From here onwards the frequentist world dominated statistics. Gauss, DeMoivre, Fischer, Galton and a host of brilliant people pushed statistics in to solving real life problems. Einstein’s usage of Brownian motion etc is one of the spectacular developments.

Here is where the book suddenly stops the narrative. Ideally there have been a lot many developments after this point in time, but the book kind of goes on to give author’s view on randomness. These include the way we try to attribute patterns to randomness, randomness to patterns , the way we delude ourselves of being intelligent, when we are just being lucky etc. The last couple of chapters belabor this point, more than required I guess.

Overall, a nice little recount of people involved with randomness and author’s view of randomness.

A trivia from the book which is kind of interesting.
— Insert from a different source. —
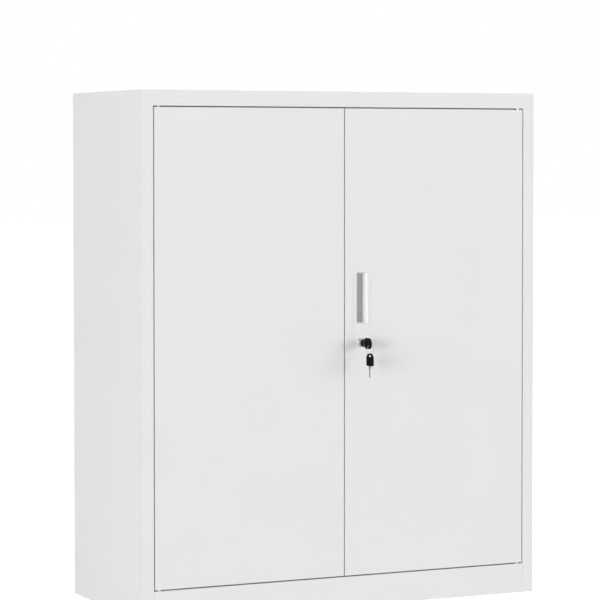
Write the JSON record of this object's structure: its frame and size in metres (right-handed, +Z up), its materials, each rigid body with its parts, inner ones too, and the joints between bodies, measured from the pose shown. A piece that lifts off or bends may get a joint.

Much as we might think randomness is everywhere, it is pretty difficult to actually manufacture randomness. well, we all know there are host of methods to create random numbers, each with its own bias..The trivia which I found interesting is about Apple iPod Shuffle feature. Apparently there was a lot of customer feedback that shuffle was not really throwing up random numbers and listeners were under the impression that Shuffle was not developed with good randomization feature…..Here is what apple did. It DID NOT MAKE, the algo more random. it actually MADE IT LESS random and customers felt that songs were now more randomized!!!
Strange are the traits of randomness!